Acts 3:11 They all rushed out in amazement to Solomon’s Colonnade, where the man was holding tightly to Peter and John.
This verse refers to the guy that was placed out in front of the temple to “beg for alms and hold out his palms” but as the kid’s song reminds us, Peter said to him, “silver and gold have I none, but such as I have give I thee, in the name of Jesus Christ of Nazareth, rise up and walk!” And of course he does. He walks and leaps, and praises God but what I find especially interesting is that he is clasping hold of the disciples that healed him.
I wonder if it is because, when you really know, like, really perceive the full reality of a healing or a rescue, you simply never want to leave that person’s side. I remember once when I was little, I think about 5, I got lost in a crowd at the royal show. I’ll never forget the feeling of when my dad found me, the sense of being rescued is amazing. I never wanted to let go of his hand after that for the whole day. Meanwhile this beggar has met someone who changed his life, rescued him from a life of begging in a faceless crowd and now, just try and get him to part from them.
The more I reflected on this the more it revealed to me a disturbing truth. So many times in my life, I have come to God, seeking and answer, seeking peace, seeking a resolution, seeking forgiveness or even simply a touch of his Spirit…..
And received it…..
Only to moments later be so easily distracted or drawn to the next task in my schedule.
For a precious moment one morning, I saw myself from God’s perspective as the prodigal son saying:
“Hi Father, I need this, I need that, and could you sort that out and answer this question,”
(God releases the blessing)
Me: “Cheers, gotta go!”
Isn’t that disgusting?
I find that we often talk about how going to God in prayer resolves things, it makes us feel better. But the more I think about it, the more I believe that we can find out who we really are by asking ourselves this question: Who am I when things get better?

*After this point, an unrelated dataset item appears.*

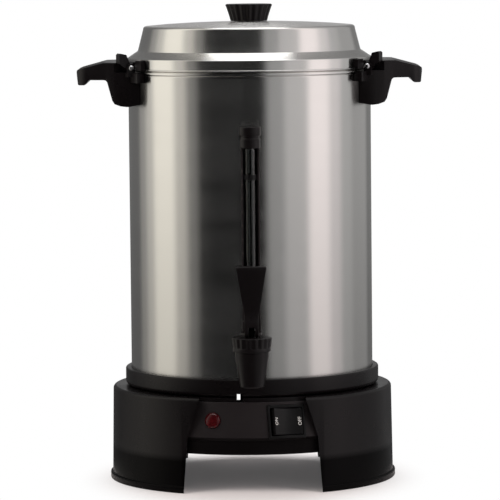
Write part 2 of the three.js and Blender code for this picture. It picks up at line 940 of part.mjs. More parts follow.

Do I give a cursory “thanks God,” (if he’s lucky!) and then return to my lifestyle? Or do I say to myself: “Yes, there are other things I could be doing right now, but I just get the sense the creator of the universe just spoke to and blessed me through his Spirit and I just want to suspend whatever schedule I might have just to cling to him for a while.”
When God resolves our spiritual needs and even wants, how fast are we to get up and get on with the day?
Of course, sometimes we have no choice but to get cracking, but you’d be surprised how many times we have 5 minutes more than we think.
I’ve noticed on facebook recently that there’s so many little verses of encouragement which people post up all the time, which is fine, good even. But what if so often we enjoy quoting verses about God’s plan for our lives and how he is with us, not because we’re really wanting to love God for who his is but because we love God for what he seems to do for us? That is, his love and promises are allowing us to continue our little lifestyle. Have we decided somewhere that God gives his ‘stamp of approval’ to our lifestyle?
This why worship is so important. Worship must compliment thanksgiving. It is totally possible (this is scary) to live a life of thanksgiving for secondary things that God has done/given and yet be completely spiritually dead.
But Worship is adoration of God because he’s God.
This is why circumstances have no bearing on whether we worship or not because we’re not actually thanking God for anything other than the reality that he exists and who he is.
I know when there is a lack of worship in my life, when stop enjoying God’s presence just for God’s presence. I thank God that he revealed my cavalier attitude to me regarding his blessings because a return to true worship begins with repentance over our lack of it.
We do not repent to get grace, we repent because we have received grace.
So what have you been praying for? What if tomorrow, God answered your prayer in a big way? How fast would you get off the couch? How quickly would you get back into the daily grind? Or would you take a moment (or many more) just to cling to him, even if it’s in front of a crowd, just to cling to him……..because he’s God.